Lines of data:
== == ==
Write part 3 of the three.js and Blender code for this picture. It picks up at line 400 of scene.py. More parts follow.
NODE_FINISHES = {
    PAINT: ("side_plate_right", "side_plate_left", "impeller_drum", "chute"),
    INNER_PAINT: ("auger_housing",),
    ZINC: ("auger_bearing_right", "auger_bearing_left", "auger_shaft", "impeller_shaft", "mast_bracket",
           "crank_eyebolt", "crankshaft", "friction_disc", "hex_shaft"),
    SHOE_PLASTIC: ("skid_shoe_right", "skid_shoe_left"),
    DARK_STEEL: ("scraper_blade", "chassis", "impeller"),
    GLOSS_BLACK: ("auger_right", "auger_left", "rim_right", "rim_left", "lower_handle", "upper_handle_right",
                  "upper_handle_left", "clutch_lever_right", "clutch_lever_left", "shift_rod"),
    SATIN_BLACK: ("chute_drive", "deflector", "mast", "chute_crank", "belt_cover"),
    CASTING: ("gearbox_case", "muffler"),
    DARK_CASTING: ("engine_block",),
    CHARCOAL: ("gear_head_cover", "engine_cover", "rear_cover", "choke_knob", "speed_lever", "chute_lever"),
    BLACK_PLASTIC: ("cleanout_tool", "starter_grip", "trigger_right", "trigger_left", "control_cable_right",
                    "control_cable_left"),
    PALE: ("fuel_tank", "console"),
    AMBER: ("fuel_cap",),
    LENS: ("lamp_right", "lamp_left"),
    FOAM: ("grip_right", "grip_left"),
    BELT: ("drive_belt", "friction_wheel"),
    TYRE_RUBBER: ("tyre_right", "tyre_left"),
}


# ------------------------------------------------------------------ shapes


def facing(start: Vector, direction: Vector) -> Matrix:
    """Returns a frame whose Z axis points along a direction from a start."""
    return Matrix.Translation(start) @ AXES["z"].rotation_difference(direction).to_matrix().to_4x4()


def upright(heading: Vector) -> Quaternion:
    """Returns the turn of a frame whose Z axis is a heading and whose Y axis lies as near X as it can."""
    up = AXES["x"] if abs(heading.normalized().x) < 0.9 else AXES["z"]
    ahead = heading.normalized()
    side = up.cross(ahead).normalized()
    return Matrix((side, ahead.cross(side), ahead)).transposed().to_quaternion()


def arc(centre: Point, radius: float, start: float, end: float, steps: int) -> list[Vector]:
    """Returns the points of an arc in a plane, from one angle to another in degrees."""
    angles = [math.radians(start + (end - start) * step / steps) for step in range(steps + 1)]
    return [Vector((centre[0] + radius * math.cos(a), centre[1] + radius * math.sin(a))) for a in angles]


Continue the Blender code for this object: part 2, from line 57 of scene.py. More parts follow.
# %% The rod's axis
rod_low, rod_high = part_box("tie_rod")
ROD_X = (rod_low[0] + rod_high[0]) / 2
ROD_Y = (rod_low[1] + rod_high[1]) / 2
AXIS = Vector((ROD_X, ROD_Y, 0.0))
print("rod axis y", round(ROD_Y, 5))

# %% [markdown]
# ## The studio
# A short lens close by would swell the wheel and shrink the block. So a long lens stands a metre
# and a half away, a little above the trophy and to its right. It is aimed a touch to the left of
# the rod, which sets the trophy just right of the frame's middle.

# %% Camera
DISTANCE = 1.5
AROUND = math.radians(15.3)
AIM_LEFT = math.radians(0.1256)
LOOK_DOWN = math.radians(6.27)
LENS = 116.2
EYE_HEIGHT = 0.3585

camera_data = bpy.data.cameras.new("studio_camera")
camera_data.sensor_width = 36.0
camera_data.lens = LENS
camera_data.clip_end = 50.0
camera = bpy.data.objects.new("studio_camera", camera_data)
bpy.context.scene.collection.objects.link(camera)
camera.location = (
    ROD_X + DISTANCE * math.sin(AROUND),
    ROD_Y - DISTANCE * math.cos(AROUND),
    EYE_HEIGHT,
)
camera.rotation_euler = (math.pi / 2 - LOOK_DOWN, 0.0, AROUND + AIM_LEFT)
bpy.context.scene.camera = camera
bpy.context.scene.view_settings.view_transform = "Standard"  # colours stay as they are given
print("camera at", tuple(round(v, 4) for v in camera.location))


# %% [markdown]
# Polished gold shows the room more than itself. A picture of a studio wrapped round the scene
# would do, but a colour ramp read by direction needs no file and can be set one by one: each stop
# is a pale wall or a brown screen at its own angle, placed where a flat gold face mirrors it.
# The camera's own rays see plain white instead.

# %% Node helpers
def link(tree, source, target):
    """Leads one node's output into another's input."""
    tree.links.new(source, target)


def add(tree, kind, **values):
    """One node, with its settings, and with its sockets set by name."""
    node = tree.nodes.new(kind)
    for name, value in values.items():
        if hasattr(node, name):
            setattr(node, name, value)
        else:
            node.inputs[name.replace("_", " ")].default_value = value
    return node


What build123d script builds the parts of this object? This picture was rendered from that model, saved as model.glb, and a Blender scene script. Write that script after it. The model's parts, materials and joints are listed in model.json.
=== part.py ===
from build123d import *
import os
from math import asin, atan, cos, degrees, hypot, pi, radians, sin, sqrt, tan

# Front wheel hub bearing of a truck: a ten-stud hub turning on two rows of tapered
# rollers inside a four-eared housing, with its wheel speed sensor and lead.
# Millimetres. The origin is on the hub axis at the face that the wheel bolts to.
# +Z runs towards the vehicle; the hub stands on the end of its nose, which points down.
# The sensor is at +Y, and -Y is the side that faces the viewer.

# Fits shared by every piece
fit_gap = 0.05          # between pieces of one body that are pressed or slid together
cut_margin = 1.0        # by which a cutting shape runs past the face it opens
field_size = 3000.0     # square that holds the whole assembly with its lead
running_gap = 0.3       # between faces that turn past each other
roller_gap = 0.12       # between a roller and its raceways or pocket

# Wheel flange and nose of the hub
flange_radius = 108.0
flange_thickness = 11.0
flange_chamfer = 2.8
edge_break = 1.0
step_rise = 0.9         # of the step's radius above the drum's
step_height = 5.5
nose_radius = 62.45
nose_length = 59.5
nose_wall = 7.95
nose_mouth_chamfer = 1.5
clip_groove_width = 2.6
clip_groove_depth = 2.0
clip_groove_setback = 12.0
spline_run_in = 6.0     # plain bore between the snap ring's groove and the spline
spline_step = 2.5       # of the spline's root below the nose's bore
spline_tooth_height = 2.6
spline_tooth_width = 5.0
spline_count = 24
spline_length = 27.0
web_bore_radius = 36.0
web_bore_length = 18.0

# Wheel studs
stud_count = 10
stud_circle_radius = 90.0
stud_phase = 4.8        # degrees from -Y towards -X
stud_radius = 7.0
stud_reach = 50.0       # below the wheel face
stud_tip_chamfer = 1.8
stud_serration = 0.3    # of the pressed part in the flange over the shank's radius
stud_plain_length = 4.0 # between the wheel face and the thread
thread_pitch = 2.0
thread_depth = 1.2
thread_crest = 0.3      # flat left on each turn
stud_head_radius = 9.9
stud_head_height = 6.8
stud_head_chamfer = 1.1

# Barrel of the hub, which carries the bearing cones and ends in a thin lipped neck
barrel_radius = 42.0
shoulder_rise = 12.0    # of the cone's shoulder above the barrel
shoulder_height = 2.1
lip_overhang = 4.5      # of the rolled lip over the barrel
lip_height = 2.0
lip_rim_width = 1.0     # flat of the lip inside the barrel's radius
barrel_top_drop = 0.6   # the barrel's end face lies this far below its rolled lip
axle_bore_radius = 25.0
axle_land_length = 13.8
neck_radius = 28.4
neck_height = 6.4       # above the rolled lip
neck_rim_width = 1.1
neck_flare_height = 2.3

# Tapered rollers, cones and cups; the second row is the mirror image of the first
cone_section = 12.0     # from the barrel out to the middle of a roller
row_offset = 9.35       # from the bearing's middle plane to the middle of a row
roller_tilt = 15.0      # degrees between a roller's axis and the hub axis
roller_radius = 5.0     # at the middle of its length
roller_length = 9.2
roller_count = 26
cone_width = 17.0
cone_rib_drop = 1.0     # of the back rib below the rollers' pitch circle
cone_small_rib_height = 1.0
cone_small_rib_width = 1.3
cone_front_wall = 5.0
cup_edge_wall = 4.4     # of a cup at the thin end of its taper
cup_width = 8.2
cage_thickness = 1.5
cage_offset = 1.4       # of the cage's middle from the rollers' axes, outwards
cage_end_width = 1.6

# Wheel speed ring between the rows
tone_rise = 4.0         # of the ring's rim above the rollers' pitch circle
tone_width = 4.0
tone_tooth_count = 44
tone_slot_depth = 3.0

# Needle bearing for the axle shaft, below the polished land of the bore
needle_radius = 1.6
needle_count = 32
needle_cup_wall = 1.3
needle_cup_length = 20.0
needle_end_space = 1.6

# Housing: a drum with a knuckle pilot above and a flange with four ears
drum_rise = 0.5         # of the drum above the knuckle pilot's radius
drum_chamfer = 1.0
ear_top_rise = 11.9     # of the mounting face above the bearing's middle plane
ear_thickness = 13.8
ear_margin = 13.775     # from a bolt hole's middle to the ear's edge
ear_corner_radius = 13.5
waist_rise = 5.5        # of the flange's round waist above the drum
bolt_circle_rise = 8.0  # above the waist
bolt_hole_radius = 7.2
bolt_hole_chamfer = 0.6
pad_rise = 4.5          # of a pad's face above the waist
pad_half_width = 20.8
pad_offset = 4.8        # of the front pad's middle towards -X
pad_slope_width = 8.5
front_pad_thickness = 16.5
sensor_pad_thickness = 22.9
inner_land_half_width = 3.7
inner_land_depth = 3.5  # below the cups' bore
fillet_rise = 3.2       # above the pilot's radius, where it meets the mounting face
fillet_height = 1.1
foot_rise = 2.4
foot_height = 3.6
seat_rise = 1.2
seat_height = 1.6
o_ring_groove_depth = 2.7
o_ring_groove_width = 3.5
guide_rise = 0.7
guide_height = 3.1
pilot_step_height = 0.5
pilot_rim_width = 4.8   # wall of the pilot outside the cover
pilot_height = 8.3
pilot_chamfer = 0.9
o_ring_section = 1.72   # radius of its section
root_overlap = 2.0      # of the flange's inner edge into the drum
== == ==
### PROBLEM DESCRIPTION:
Extract the run of lines that opens with the line containing "What build123d script" and closes with the line containing "roller_gap = 0.12"; reproduce it exactly and add nothing.

### WRITTEN SOLUTION:
What build123d script builds the parts of this object? This picture was rendered from that model, saved as model.glb, and a Blender scene script. Write that script after it. The model's parts, materials and joints are listed in model.json.
=== part.py ===
from build123d import *
import os
from math import asin, atan, cos, degrees, hypot, pi, radians, sin, sqrt, tan

# Front wheel hub bearing of a truck: a ten-stud hub turning on two rows of tapered
# rollers inside a four-eared housing, with its wheel speed sensor and lead.
# Millimetres. The origin is on the hub axis at the face that the wheel bolts to.
# +Z runs towards the vehicle; the hub stands on the end of its nose, which points down.
# The sensor is at +Y, and -Y is the side that faces the viewer.

# Fits shared by every piece
fit_gap = 0.05          # between pieces of one body that are pressed or slid together
cut_margin = 1.0        # by which a cutting shape runs past the face it opens
field_size = 3000.0     # square that holds the whole assembly with its lead
running_gap = 0.3       # between faces that turn past each other
roller_gap = 0.12       # between a roller and its raceways or pocket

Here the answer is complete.